▸ Exercise prompt:
Answer with one number: the count of lines in this material that hold the word "context".

▸ Data shown:
☆ ☆ ☆ ☆

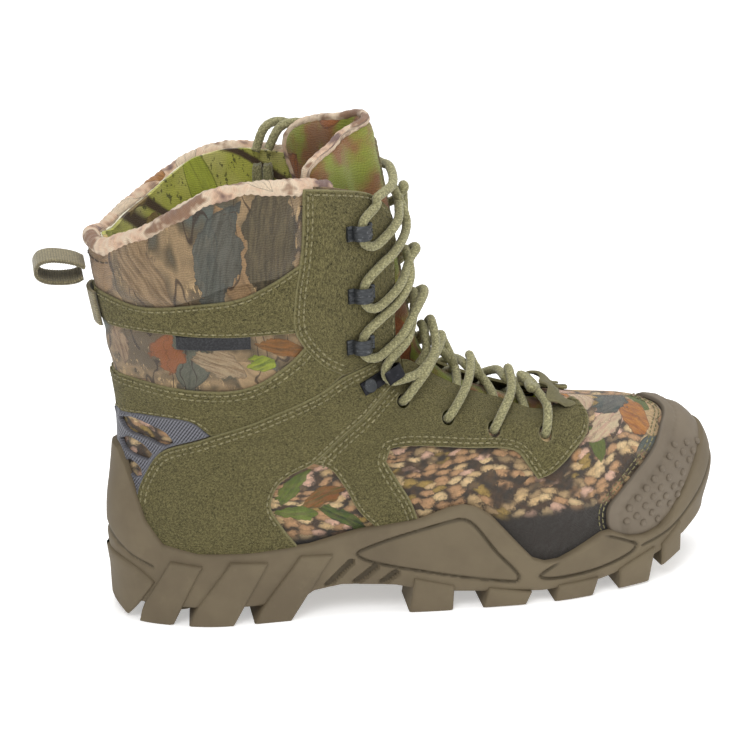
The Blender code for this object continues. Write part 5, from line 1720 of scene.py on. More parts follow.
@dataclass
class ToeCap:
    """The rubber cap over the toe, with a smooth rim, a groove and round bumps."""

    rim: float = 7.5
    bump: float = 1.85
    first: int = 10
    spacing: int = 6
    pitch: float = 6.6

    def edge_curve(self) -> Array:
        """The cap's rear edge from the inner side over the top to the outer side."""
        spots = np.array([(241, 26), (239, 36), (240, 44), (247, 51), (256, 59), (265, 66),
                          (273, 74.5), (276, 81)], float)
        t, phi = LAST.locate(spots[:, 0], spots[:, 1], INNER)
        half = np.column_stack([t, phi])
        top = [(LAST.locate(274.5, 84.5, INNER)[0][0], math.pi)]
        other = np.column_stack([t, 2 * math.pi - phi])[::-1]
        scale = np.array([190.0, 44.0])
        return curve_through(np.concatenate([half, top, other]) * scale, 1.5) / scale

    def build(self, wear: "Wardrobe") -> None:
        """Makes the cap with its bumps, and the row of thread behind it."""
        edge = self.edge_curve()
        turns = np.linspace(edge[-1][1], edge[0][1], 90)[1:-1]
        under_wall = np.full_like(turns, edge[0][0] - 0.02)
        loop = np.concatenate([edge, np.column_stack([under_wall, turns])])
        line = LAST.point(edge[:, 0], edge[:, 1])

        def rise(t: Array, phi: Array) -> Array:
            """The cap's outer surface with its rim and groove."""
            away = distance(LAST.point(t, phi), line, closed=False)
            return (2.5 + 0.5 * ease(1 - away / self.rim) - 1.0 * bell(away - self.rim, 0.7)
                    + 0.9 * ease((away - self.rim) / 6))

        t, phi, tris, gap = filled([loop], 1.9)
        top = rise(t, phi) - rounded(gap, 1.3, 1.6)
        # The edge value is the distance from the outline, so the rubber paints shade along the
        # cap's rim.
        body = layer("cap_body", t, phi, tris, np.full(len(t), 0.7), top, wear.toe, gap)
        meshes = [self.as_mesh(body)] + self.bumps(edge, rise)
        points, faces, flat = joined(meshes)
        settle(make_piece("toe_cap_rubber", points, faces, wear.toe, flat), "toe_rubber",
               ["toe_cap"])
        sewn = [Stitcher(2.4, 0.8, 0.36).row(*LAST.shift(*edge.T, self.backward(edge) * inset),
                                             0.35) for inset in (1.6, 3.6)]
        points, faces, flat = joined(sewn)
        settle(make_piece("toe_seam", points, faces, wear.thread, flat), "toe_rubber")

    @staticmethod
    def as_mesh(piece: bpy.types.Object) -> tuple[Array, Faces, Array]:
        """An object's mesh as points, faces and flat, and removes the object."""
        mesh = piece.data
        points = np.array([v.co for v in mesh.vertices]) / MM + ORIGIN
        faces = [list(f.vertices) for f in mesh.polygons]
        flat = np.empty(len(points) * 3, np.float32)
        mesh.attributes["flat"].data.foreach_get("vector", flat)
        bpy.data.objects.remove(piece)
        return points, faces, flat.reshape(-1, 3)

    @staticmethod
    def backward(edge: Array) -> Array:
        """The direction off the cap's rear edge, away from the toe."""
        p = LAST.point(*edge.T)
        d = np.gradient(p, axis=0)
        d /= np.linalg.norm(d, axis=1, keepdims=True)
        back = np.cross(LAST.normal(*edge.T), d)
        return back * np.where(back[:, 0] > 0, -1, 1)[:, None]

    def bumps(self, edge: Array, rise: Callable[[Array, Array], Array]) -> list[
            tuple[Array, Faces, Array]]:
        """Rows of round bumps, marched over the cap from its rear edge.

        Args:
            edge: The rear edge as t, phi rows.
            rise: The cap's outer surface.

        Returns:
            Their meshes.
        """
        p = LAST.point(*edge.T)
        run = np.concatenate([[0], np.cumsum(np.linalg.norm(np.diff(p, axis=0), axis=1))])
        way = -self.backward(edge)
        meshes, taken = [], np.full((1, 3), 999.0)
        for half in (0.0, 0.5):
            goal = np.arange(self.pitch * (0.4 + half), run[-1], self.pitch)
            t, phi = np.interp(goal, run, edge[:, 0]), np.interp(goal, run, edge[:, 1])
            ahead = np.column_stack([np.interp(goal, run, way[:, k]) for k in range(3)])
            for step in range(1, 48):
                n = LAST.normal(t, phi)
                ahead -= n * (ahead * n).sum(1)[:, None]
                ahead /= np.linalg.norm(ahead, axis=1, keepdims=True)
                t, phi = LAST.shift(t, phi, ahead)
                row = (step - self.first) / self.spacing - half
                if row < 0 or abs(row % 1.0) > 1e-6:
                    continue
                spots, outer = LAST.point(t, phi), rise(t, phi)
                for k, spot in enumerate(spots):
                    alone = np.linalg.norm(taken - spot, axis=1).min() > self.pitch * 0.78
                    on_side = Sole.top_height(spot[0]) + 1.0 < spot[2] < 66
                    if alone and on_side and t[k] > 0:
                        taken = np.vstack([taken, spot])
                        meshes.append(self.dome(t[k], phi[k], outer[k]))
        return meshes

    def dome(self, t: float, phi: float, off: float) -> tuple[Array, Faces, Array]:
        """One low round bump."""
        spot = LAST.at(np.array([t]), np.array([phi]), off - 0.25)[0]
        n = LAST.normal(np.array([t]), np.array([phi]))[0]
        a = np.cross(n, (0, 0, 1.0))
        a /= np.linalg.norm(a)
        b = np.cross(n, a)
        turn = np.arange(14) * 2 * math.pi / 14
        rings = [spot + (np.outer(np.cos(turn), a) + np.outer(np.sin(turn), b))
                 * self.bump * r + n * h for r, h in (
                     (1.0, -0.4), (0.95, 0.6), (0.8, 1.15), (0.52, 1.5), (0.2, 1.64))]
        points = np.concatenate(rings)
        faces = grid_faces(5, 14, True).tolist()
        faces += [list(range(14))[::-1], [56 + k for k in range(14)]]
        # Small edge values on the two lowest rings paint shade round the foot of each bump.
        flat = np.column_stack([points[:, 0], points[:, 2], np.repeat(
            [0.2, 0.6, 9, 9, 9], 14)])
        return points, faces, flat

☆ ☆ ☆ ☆

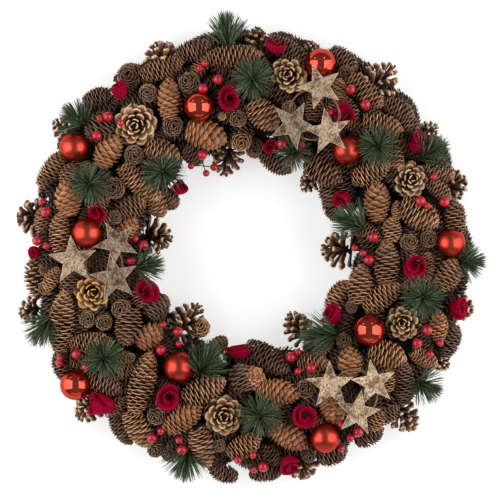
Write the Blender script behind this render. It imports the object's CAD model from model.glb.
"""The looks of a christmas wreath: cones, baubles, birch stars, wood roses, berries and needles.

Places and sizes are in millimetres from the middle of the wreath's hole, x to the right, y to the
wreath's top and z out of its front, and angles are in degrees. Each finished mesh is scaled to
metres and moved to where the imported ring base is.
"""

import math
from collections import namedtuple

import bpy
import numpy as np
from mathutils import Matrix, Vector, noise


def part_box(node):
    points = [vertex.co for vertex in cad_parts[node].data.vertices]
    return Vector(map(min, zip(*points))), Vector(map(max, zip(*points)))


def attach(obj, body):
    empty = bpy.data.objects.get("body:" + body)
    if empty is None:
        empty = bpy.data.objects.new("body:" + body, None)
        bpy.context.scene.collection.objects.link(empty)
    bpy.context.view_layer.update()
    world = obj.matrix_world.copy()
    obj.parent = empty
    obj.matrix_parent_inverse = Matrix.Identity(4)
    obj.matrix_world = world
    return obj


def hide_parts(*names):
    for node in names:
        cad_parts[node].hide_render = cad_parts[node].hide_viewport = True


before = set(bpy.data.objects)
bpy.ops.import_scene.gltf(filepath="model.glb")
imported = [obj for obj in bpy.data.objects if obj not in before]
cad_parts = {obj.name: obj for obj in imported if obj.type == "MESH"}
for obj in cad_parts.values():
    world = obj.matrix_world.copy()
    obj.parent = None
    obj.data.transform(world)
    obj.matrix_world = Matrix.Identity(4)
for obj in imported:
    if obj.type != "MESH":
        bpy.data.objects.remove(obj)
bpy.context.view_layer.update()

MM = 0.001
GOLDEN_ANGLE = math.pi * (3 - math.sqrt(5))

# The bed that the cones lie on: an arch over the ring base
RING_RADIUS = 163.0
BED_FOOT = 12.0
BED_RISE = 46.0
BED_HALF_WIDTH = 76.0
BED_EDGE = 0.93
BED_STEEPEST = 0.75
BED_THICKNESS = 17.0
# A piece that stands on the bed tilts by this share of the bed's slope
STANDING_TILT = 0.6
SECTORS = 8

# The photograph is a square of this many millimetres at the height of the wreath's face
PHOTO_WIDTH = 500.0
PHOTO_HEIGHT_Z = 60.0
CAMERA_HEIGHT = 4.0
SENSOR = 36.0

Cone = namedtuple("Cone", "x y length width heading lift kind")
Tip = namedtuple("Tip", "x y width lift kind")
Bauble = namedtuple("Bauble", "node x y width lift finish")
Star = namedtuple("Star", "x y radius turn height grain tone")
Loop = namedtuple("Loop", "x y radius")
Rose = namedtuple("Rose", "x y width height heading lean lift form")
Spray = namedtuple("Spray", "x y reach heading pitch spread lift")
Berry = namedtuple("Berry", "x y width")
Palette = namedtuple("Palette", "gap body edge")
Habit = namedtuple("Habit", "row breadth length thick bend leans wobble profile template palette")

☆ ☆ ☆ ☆

▸ Expected output:
3